--- ROWS ---
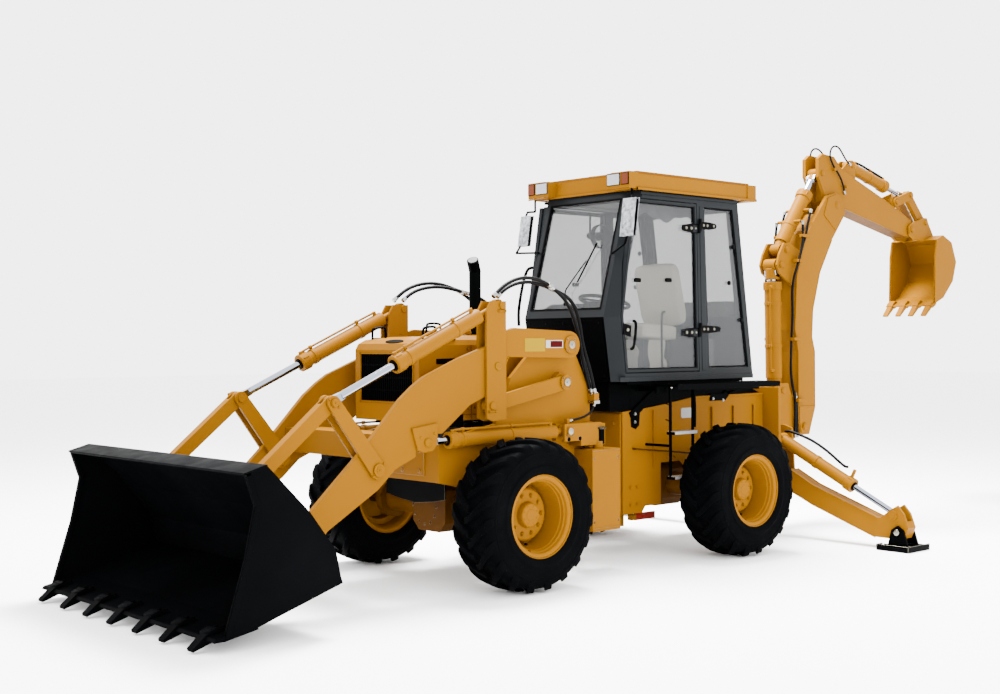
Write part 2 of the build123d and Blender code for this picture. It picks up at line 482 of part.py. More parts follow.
for y0, y1 in ((101.0, 125.0), (-125.0, -101.0)):
    hbs.append(plate(ear_pts, y0, y1) - drum(BP, y0 - 2, y1 + 2, 32 + PIN_GAP))
hbs.append(drum(E0, -135, 135, 26))
node("backhoe_bucket", join(*hbs))

gl = strip(G0, T0, 44, 97, 117, 44) - drum(G0, 90, 120, 26 + PIN_GAP)
gl = join(gl, drum(T0, 36, 124, 26))
node("guide_links", *both(gl))
tl = strip(T0, E0, 50, 40, 90, 50) - drum(T0, 30, 100, 26 + PIN_GAP) - drum(E0, 30, 100, 26 + PIN_GAP)
node("tipping_links", *both(tl))

bb, brd = cylinder(B0, B1, 0.0, 77, 36, 1020, 118, 140, 66, 60, 34.0, 70.0, 10.0)
node("boom_cylinder_barrel", bb)
node("boom_cylinder_rod", brd)
db, dr = cylinder(D0, D1, 0.0, 68, 32, 720, 90, 104, 56, 50, 32.0, 70.0, 135.0)
db = join(db, *both(drum((-2055, 2995), 45, 132, 15), drum((-1918, 2880), 45, 132, 15)))
node("dipper_cylinder_barrel", db)
node("dipper_cylinder_rod", dr)
cb, cr = cylinder(C0, T0, 0.0, 58, 23, 680, 75, 70, 42, 38, 24.0, 70.0, 222.0)
node("bucket_cylinder_barrel", cb)
node("bucket_cylinder_rod", cr)

# ------------------------------------------------------------------ stabilisers
def yz_rod(a, b, r):
    return rod((STAB_X, a[0], a[1]), (STAB_X, b[0], b[1]), r)


def xdrum(p, x0, x1, r):
    return Solid.make_cylinder(r, x1 - x0, Plane(origin=(x0, p[0], p[1]), z_dir=(1, 0, 0)))


SX = STAB_X
leg_pts = [(380, 600), (560, 600), (800, 478), (1440, 255), (1480, 256), (1575, 330), (1640, 370), (1700, 300), (1740, 190), (1700, 100), (1600, 90), (1430, 90), (800, 310), (540, 425), (380, 440)]
leg = cross(leg_pts, SX - 60, SX + 60)
leg = leg - cross([(1500, 180), (1500, 420), (1720, 420), (1720, 180)], SX - 36, SX + 36) - xdrum(S0, SX - 80, SX + 80, PIN_R + PIN_GAP)
leg = join(leg, *[xdrum(S2, a, b, PIN_R + 14) for a, b in ((SX - 72, SX - 59), (SX + 59, SX + 72))]) - xdrum(S3, SX - 80, SX + 80, PIN_R + PIN_GAP)
pad = join(box(SX - 165, SX + 165, 1510, 1800, 0, 32),
           *[cross([(1560, 20), (1600, 170), (1655, 205), (1710, 170), (1760, 20)], a, b) for a, b in ((SX - 88, SX - 66), (SX + 66, SX + 88))],
           xdrum(S3, SX - 96, SX + 96, PIN_R))


def flatcyl(a, b, r, rr, length, eye_w, ear_r, eye_r, back):
    def al(d, rev=False):
        q = along(b, a, d) if rev else along(a, b, d)
        return q
    tube = yz_rod(al(ear_r * 0.6), al(length), r)
    head = yz_rod(al(length - 60), al(length), r + 8)
    bore = yz_rod(al(ear_r + 20), al(length + 5), r * 0.62)
    k = al(length - 46)
    dy, dz = (b[0] - a[0]), (b[1] - a[1])
    n = math.hypot(dy, dz)
    port = yz_rod(k, (k[0] - dz / n * (r + 78), k[1] + dy / n * (r + 78)), 15)
    bar = join(tube, head, port, xdrum(a, SX - eye_w / 2, SX + eye_w / 2, ear_r)) - bore - xdrum(a, SX - eye_w, SX + eye_w, PIN_R + PIN_GAP)
    shaft = yz_rod(al(ear_r + 34 + back), al(eye_r * 0.7, True), rr)
    piston = yz_rod(al(ear_r + 34 + back), al(ear_r + 74 + back), r * 0.62 - 0.6)
    return bar, join(shaft, piston, xdrum(b, SX - 28, SX + 28, eye_r))


sb, sr = flatcyl(S1, S2, 54, 26, 835, 90, 50, 42, 365.0)
for nm, f in (("left", lambda s: s), ("right", lambda s: mirror(s, about=Plane.XZ))):
    node("stabiliser_leg_" + nm, f(leg))
    node("stabiliser_pad_" + nm, f(pad))
    node("stabiliser_barrel_" + nm, f(sb))
    node("stabiliser_rod_" + nm, f(sr))

# ------------------------------------------------------------------ free hoses
def hose(pts, d):
    """Round hose of diameter d: straight runs joined by tangent arcs."""
    v = [Vector(*k) for k in pts]
    runs = [(b - a).length for a, b in zip(v, v[1:])]
    radii, length = [], sum(runs)
    for a, b, c, r1, r2 in zip(v, v[1:], v[2:], runs, runs[1:]):
        turn = math.radians((b - a).get_angle(c - b))
        r = 0.45 * min(r1, r2) / math.tan(turn / 2)
        radii.append(r)
        length -= 2 * r * math.tan(turn / 2) - r * turn
    path = FilletPolyline(*v, radius=radii)
    circle = Face(Wire([Edge.make_circle(d / 2, Plane(origin=v[0], z_dir=(v[1] - v[0]).normalized()))]))
    tube = sweep(circle, path=path)
    print("hose", d, "length", round(length), "smallest radius", round(min(radii)), "volume ratio", round(tube.volume / (math.pi * d * d / 4 * length), 4))
    print("   radii", [round(r) for r in radii])
    return tube.solids()[0]


LOADER_D, LIFT_D, BOOM_D, DIPPER_D = 28.0, 18.0, 24.0, 18.0
# between the levers and the front frame, upper runs then lower runs
UPPER_1 = [(2320, 553, 2069), (2240, 554, 2132), (2110, 545, 2175), (1974, 530, 2186), (1850, 515, 2170), (1735, 500, 2143)]
UPPER_2 = [(2385, 587, 2068), (2300, 583, 2140), (2180, 577, 2194), (2050, 566, 2216), (1900, 553, 2205), (1770, 538, 2158)]
LOWER_1 = [(1731, 500, 2142), (1600, 486, 2110), (1490, 482, 2050), (1442, 490, 1950), (1427, 505, 1850), (1423, 520, 1740), (1400, 532, 1640), (1368, 541, 1540), (1343, 549, 1440), (1326, 556, 1349.5)]
LOWER_2 = [(1766.3, 537.5, 2156.2), (1655, 530, 2098), (1565, 524, 2010), (1506, 522, 1905), (1470, 528, 1800), (1452, 534, 1695), (1432, 538, 1590), (1402, 539, 1495), (1366, 532, 1420), (1340, 522, 1353)]
# from the bulkhead to the lift cylinder port block
LIFT_LOOP = [(1327, 558, 1278), (1352, 562, 1222), (1424, 570, 1180), (1530, 582, 1160), (1637, 590, 1148)]
# down the front of the boom
BOOM_A = [(-2055, 150, 2995), (-2006, 151, 2878), (-1978, 150, 2762), (-1916, 150, 2640), (-1852, 150, 2490), (-1790, 142, 2345), (-1778, 128, 2215), (-1802, 113, 2075), (-1803, 114, 1925), (-1800, 104, 1770), (-1821, 82, 1610), (-1836, 66, 1470), (-1842, 74, 1330), (-1846, 116, 1210), (-1847, 130, 1085), (-1848, 129, 955), (-1848, 127, 830)]
BOOM_B = [(-1918, 150, 2880), (-1917, 156, 2790), (-1907, 161, 2690), (-1866, 166, 2570), (-1806, 168, 2440), (-1750, 160, 2310), (-1752, 149, 2180), (-1768, 142, 2050), (-1766, 140, 1910), (-1765, 130, 1770), (-1785, 109, 1620), (-1799, 94, 1480), (-1806, 104, 1345), (-1810, 130, 1220), (-1812, 135, 1090), (-1813, 131, 960), (-1812, 128, 835)]
# over the tail of the dipper to the bucket cylinder
DIPPER_LOOP = [(-2671, 112, 3188), (-2640, 115, 3290), (-2560, 115, 3385), (-2470, 115, 3455), (-2410, 115, 3550), (-2452, 115, 3640), (-2560, 114, 3652), (-2655, 107, 3575), (-2735, 94, 3518), (-2815, 81, 3494)]
node("loader_hoses_lower", *both(hose(LOWER_1, LOADER_D), hose(LOWER_2, LOADER_D), hose(LIFT_LOOP, LIFT_D)))
node("loader_hoses_upper", *both(hose(UPPER_1, LOADER_D), hose(UPPER_2, LOADER_D)))
node("boom_hoses", *both(hose(BOOM_A, BOOM_D), hose(BOOM_B, BOOM_D)))
node("dipper_hoses", *both(hose(DIPPER_LOOP, DIPPER_D)))

print(len(NODES), "nodes")
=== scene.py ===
import math
import bpy
import bmesh
from mathutils import Vector, Matrix, noise


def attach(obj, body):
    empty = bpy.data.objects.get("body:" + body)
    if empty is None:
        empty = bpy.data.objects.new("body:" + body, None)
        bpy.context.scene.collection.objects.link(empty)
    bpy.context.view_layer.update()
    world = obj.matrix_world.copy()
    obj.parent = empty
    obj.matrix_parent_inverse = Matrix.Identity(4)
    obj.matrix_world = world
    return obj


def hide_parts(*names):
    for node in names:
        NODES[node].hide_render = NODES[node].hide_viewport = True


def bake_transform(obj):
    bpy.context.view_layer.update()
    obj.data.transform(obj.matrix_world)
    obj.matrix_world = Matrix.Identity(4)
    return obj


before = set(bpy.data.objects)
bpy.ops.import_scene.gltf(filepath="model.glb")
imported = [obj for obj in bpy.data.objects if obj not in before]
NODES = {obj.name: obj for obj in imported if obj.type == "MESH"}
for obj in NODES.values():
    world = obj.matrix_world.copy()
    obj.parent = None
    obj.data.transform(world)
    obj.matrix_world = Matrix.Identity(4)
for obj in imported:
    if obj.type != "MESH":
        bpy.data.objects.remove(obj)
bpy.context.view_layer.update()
SHIFT = 279.0                      # places below are in mm, x measured from the rear axle


def P(x, y, z):
    return Vector(((x - SHIFT) / 1000.0, y / 1000.0, z / 1000.0))


# ------------------------------------------------------------------ camera
cam_data = bpy.data.cameras.new("camera")
cam = bpy.data.objects.new("camera", cam_data)
bpy.context.scene.collection.objects.link(cam)
look = Vector((-0.66553, -0.74636, -0.00302)).normalized()
right = Vector((-0.74636, 0.66554, -0.0051))
right = (right - look * right.dot(look)).normalized()
up = right.cross(look).normalized()
m = Matrix((right, up, -look)).transposed().to_4x4()
m.translation = Vector((8.5231, 7.8509, 1.7367))
cam.matrix_world = m
cam_data.sensor_width = 36.0
cam_data.lens = 48.87
cam_data.clip_start = 0.1
cam_data.clip_end = 200.0
bpy.context.scene.camera = cam


# ------------------------------------------------------------------ materials
def new_material(name):
    mt = bpy.data.materials.new(name)
    mt.use_nodes = True
    nt = mt.node_tree
    b = nt.nodes["Principled BSDF"]
    return mt, nt, b


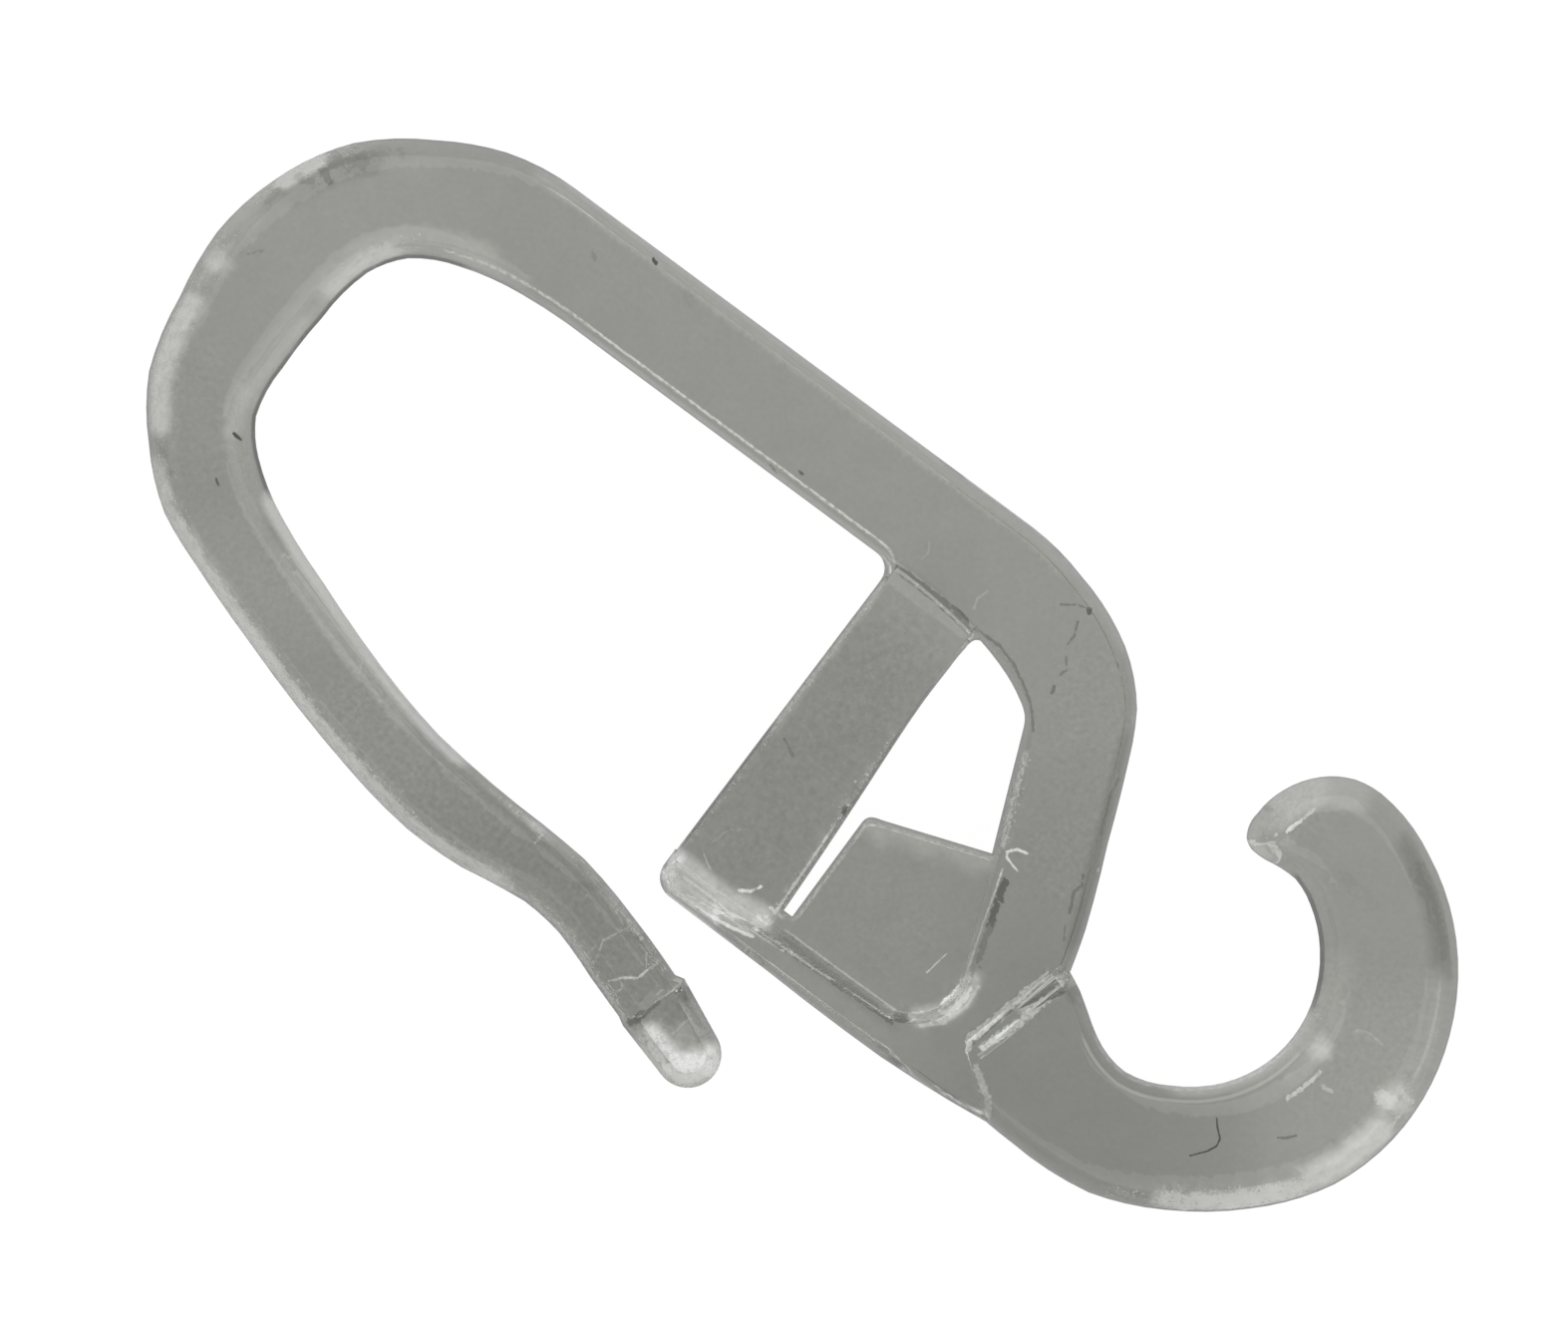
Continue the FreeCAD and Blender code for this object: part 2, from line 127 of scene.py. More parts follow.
---
■ WRITTEN TASK ■
Begin at the top of the records above and quote each line exactly, ending with the line that contains "return Solid.make_cylinder(r, x1".

■ TASK RESULT ■
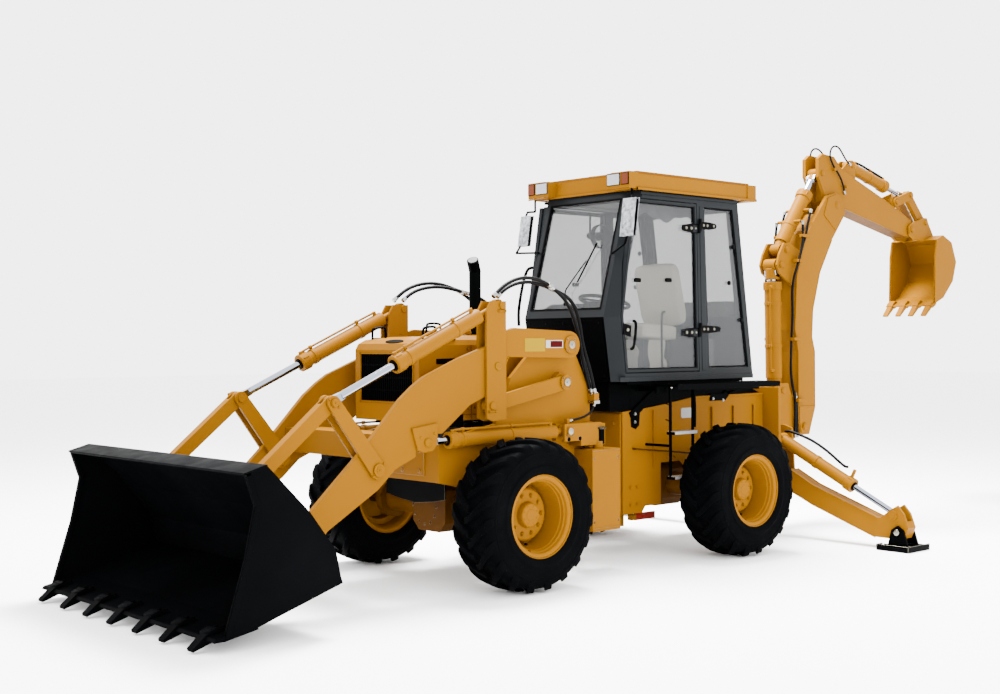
Write part 2 of the build123d and Blender code for this picture. It picks up at line 482 of part.py. More parts follow.
for y0, y1 in ((101.0, 125.0), (-125.0, -101.0)):
    hbs.append(plate(ear_pts, y0, y1) - drum(BP, y0 - 2, y1 + 2, 32 + PIN_GAP))
hbs.append(drum(E0, -135, 135, 26))
node("backhoe_bucket", join(*hbs))

gl = strip(G0, T0, 44, 97, 117, 44) - drum(G0, 90, 120, 26 + PIN_GAP)
gl = join(gl, drum(T0, 36, 124, 26))
node("guide_links", *both(gl))
tl = strip(T0, E0, 50, 40, 90, 50) - drum(T0, 30, 100, 26 + PIN_GAP) - drum(E0, 30, 100, 26 + PIN_GAP)
node("tipping_links", *both(tl))

bb, brd = cylinder(B0, B1, 0.0, 77, 36, 1020, 118, 140, 66, 60, 34.0, 70.0, 10.0)
node("boom_cylinder_barrel", bb)
node("boom_cylinder_rod", brd)
db, dr = cylinder(D0, D1, 0.0, 68, 32, 720, 90, 104, 56, 50, 32.0, 70.0, 135.0)
db = join(db, *both(drum((-2055, 2995), 45, 132, 15), drum((-1918, 2880), 45, 132, 15)))
node("dipper_cylinder_barrel", db)
node("dipper_cylinder_rod", dr)
cb, cr = cylinder(C0, T0, 0.0, 58, 23, 680, 75, 70, 42, 38, 24.0, 70.0, 222.0)
node("bucket_cylinder_barrel", cb)
node("bucket_cylinder_rod", cr)

# ------------------------------------------------------------------ stabilisers
def yz_rod(a, b, r):
    return rod((STAB_X, a[0], a[1]), (STAB_X, b[0], b[1]), r)


def xdrum(p, x0, x1, r):
    return Solid.make_cylinder(r, x1 - x0, Plane(origin=(x0, p[0], p[1]), z_dir=(1, 0, 0)))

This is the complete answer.